DATASET SECTION:
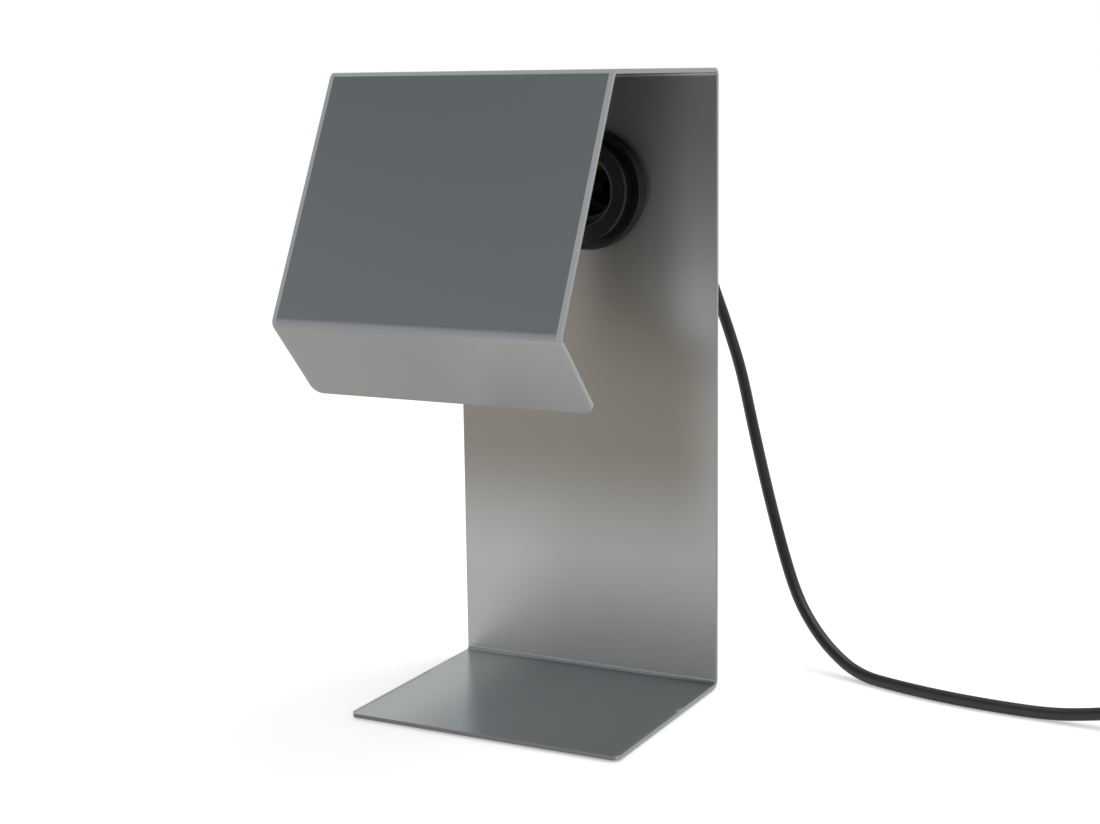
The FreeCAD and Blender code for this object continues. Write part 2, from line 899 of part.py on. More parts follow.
def plug_body():
    half = plug_width / 2
    tail = plug_tail / 2
    low = -plug_height / 2
    corners = [
        vector(0, -half, low),
        vector(plug_square, -half, low),
        vector(plug_length, -tail, low),
        vector(plug_length, tail, low),
        vector(plug_square, half, low),
        vector(0, half, low),
    ]
    radii = [plug_corner, 3 * plug_corner, plug_corner, plug_corner, 3 * plug_corner, plug_corner]
    body = rounded_face(corners, radii).extrude(up * plug_height)
    flat = [edge for edge in body.Edges if edge.BoundBox.ZLength < seat_gap]
    body = body.makeChamfer(plug_edge, flat)
    boot_start = vector(plug_length - plug_edge, 0, 0)
    boot = Part.makeCone(boot_root, boot_tip, boot_length + plug_edge, boot_start, along_x)
    body = body.fuse(boot).removeSplitter()
    for side in (-1, 1):
        start = vector(-1, side * pin_spacing / 2, 0)
        body = body.cut(rod(pin_core + cord_gap, pin_depth + 1, start, along_x))
    return body


def plug_pin(side):
    """A pin with a thick tip outside its sleeve and a thin shank inside it."""
    y = side * pin_spacing / 2
    tip_length = pin_length - sleeve_length
    tip = rod(pin_radius, tip_length, vector(-pin_length, y, 0), along_x)
    nose = [edge for edge in tip.Edges if edge.BoundBox.XMax < -pin_length + seat_gap]
    tip = tip.makeFillet(pin_nose, nose)
    shank = rod(pin_core, sleeve_length + pin_depth, vector(-sleeve_length, y, 0), along_x)
    return tip.fuse(shank).removeSplitter()


def pin_sleeve(side):
    start = vector(-sleeve_length, side * pin_spacing / 2, 0)
    sleeve = rod(sleeve_radius, sleeve_length, start, along_x)
    return sleeve.cut(rod(pin_core + cord_gap, sleeve_length, start, along_x))


add("plug_body", plug_body(), plug_place)
for number, side in enumerate((-1, 1), start=1):
    add(f"plug_pin_{number}", plug_pin(side), plug_place)
    add(f"plug_sleeve_{number}", pin_sleeve(side), plug_place)


# Export every piece
coil_length = 2 * math.pi * coil_middle * (coil_rows * coil_layers - 0.5)
print(f"coil {coil_length:.0f}, cord in all {sum(lengths) + coil_length:.0f}")
os.makedirs("parts", exist_ok=True)
for name, shape in nodes.items():
    if not shape.isValid():
        print("not valid:", name)
    shape.exportStep(f"parts/{name}.step")
print(len(nodes), "pieces, back plate at", round(plate_y, 2))
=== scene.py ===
from math import copysign, cos, pi, radians, sin, sqrt, tan

import bpy
from mathutils import Matrix, Vector


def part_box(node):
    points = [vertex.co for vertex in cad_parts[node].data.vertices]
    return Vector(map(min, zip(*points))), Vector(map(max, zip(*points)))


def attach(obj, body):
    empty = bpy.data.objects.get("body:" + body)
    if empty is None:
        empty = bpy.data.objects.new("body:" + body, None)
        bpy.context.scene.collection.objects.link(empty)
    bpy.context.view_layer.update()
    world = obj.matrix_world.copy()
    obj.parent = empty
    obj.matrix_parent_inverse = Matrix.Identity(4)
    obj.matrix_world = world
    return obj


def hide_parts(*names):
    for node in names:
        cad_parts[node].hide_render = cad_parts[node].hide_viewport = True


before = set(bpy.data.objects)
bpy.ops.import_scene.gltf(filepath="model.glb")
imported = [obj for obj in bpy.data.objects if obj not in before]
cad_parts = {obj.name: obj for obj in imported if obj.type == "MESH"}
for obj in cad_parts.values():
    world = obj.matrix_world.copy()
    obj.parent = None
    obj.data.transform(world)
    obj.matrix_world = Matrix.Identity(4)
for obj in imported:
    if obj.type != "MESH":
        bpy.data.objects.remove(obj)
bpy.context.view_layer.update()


# Camera, from the front and a little to the right, level with the lamp's top. It has a long lens on
# a 36 mm frame, and is tipped down by ten degrees.
film_width = 36.0
photo_width, focal_length = 1100, 1909
camera_place = Vector((0.4141, -0.7890, 0.3001))
camera_heading = radians(27.45)
camera_drop = radians(10.10)
camera_roll = radians(-0.80)
camera_data = bpy.data.cameras.new("camera")
camera_data.sensor_width = film_width
camera_data.lens = film_width * focal_length / photo_width
camera_data.clip_start = 0.01
camera = bpy.data.objects.new("camera", camera_data)
bpy.context.scene.collection.objects.link(camera)
turned_round = Matrix.Rotation(camera_heading, 4, "Z")
tipped_down = Matrix.Rotation(pi / 2 - camera_drop, 4, "X")
leaned = Matrix.Rotation(camera_roll, 4, "Z")
camera.matrix_world = Matrix.Translation(camera_place) @ turned_round @ tipped_down @ leaned
bpy.context.scene.camera = camera
bpy.context.scene.view_settings.view_transform = "Standard"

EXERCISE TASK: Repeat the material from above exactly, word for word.

FULL ANSWER:
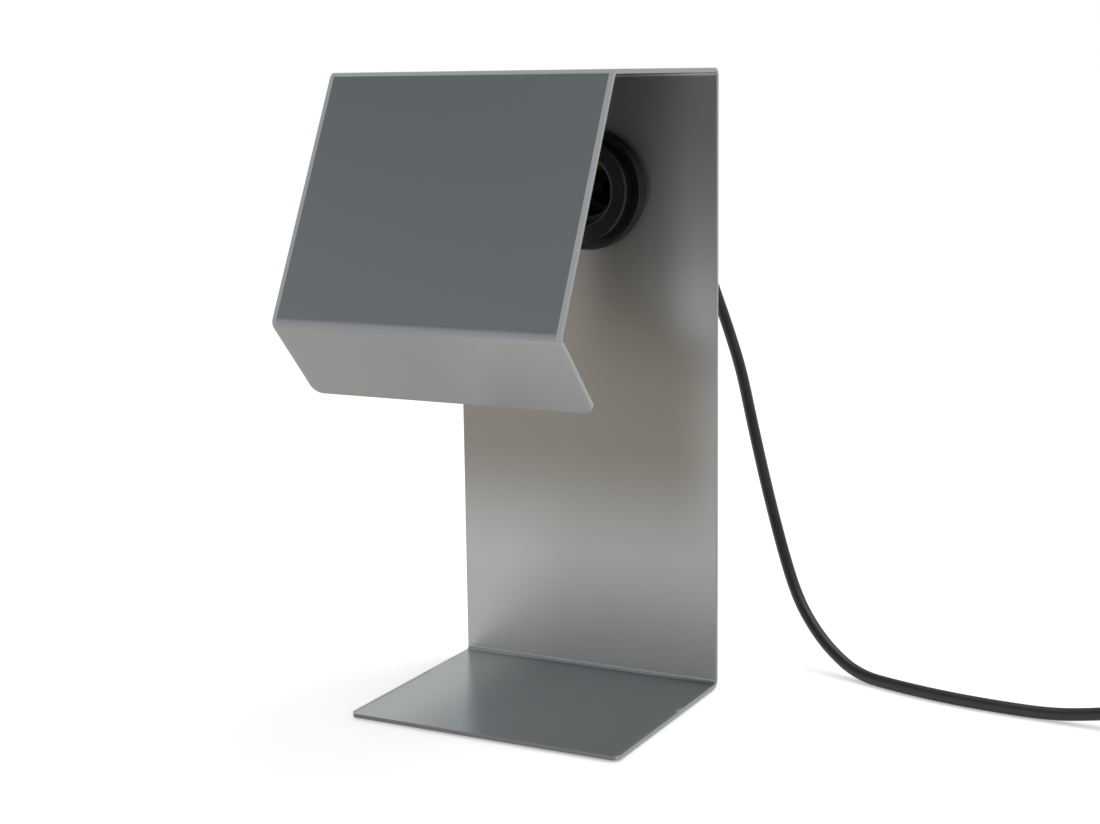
The FreeCAD and Blender code for this object continues. Write part 2, from line 899 of part.py on. More parts follow.
def plug_body():
    half = plug_width / 2
    tail = plug_tail / 2
    low = -plug_height / 2
    corners = [
        vector(0, -half, low),
        vector(plug_square, -half, low),
        vector(plug_length, -tail, low),
        vector(plug_length, tail, low),
        vector(plug_square, half, low),
        vector(0, half, low),
    ]
    radii = [plug_corner, 3 * plug_corner, plug_corner, plug_corner, 3 * plug_corner, plug_corner]
    body = rounded_face(corners, radii).extrude(up * plug_height)
    flat = [edge for edge in body.Edges if edge.BoundBox.ZLength < seat_gap]
    body = body.makeChamfer(plug_edge, flat)
    boot_start = vector(plug_length - plug_edge, 0, 0)
    boot = Part.makeCone(boot_root, boot_tip, boot_length + plug_edge, boot_start, along_x)
    body = body.fuse(boot).removeSplitter()
    for side in (-1, 1):
        start = vector(-1, side * pin_spacing / 2, 0)
        body = body.cut(rod(pin_core + cord_gap, pin_depth + 1, start, along_x))
    return body


def plug_pin(side):
    """A pin with a thick tip outside its sleeve and a thin shank inside it."""
    y = side * pin_spacing / 2
    tip_length = pin_length - sleeve_length
    tip = rod(pin_radius, tip_length, vector(-pin_length, y, 0), along_x)
    nose = [edge for edge in tip.Edges if edge.BoundBox.XMax < -pin_length + seat_gap]
    tip = tip.makeFillet(pin_nose, nose)
    shank = rod(pin_core, sleeve_length + pin_depth, vector(-sleeve_length, y, 0), along_x)
    return tip.fuse(shank).removeSplitter()


def pin_sleeve(side):
    start = vector(-sleeve_length, side * pin_spacing / 2, 0)
    sleeve = rod(sleeve_radius, sleeve_length, start, along_x)
    return sleeve.cut(rod(pin_core + cord_gap, sleeve_length, start, along_x))


add("plug_body", plug_body(), plug_place)
for number, side in enumerate((-1, 1), start=1):
    add(f"plug_pin_{number}", plug_pin(side), plug_place)
    add(f"plug_sleeve_{number}", pin_sleeve(side), plug_place)


# Export every piece
coil_length = 2 * math.pi * coil_middle * (coil_rows * coil_layers - 0.5)
print(f"coil {coil_length:.0f}, cord in all {sum(lengths) + coil_length:.0f}")
os.makedirs("parts", exist_ok=True)
for name, shape in nodes.items():
    if not shape.isValid():
        print("not valid:", name)
    shape.exportStep(f"parts/{name}.step")
print(len(nodes), "pieces, back plate at", round(plate_y, 2))
=== scene.py ===
from math import copysign, cos, pi, radians, sin, sqrt, tan

import bpy
from mathutils import Matrix, Vector


def part_box(node):
    points = [vertex.co for vertex in cad_parts[node].data.vertices]
    return Vector(map(min, zip(*points))), Vector(map(max, zip(*points)))


def attach(obj, body):
    empty = bpy.data.objects.get("body:" + body)
    if empty is None:
        empty = bpy.data.objects.new("body:" + body, None)
        bpy.context.scene.collection.objects.link(empty)
    bpy.context.view_layer.update()
    world = obj.matrix_world.copy()
    obj.parent = empty
    obj.matrix_parent_inverse = Matrix.Identity(4)
    obj.matrix_world = world
    return obj


def hide_parts(*names):
    for node in names:
        cad_parts[node].hide_render = cad_parts[node].hide_viewport = True


before = set(bpy.data.objects)
bpy.ops.import_scene.gltf(filepath="model.glb")
imported = [obj for obj in bpy.data.objects if obj not in before]
cad_parts = {obj.name: obj for obj in imported if obj.type == "MESH"}
for obj in cad_parts.values():
    world = obj.matrix_world.copy()
    obj.parent = None
    obj.data.transform(world)
    obj.matrix_world = Matrix.Identity(4)
for obj in imported:
    if obj.type != "MESH":
        bpy.data.objects.remove(obj)
bpy.context.view_layer.update()


# Camera, from the front and a little to the right, level with the lamp's top. It has a long lens on
# a 36 mm frame, and is tipped down by ten degrees.
film_width = 36.0
photo_width, focal_length = 1100, 1909
camera_place = Vector((0.4141, -0.7890, 0.3001))
camera_heading = radians(27.45)
camera_drop = radians(10.10)
camera_roll = radians(-0.80)
camera_data = bpy.data.cameras.new("camera")
camera_data.sensor_width = film_width
camera_data.lens = film_width * focal_length / photo_width
camera_data.clip_start = 0.01
camera = bpy.data.objects.new("camera", camera_data)
bpy.context.scene.collection.objects.link(camera)
turned_round = Matrix.Rotation(camera_heading, 4, "Z")
tipped_down = Matrix.Rotation(pi / 2 - camera_drop, 4, "X")
leaned = Matrix.Rotation(camera_roll, 4, "Z")
camera.matrix_world = Matrix.Translation(camera_place) @ turned_round @ tipped_down @ leaned
bpy.context.scene.camera = camera
bpy.context.scene.view_settings.view_transform = "Standard"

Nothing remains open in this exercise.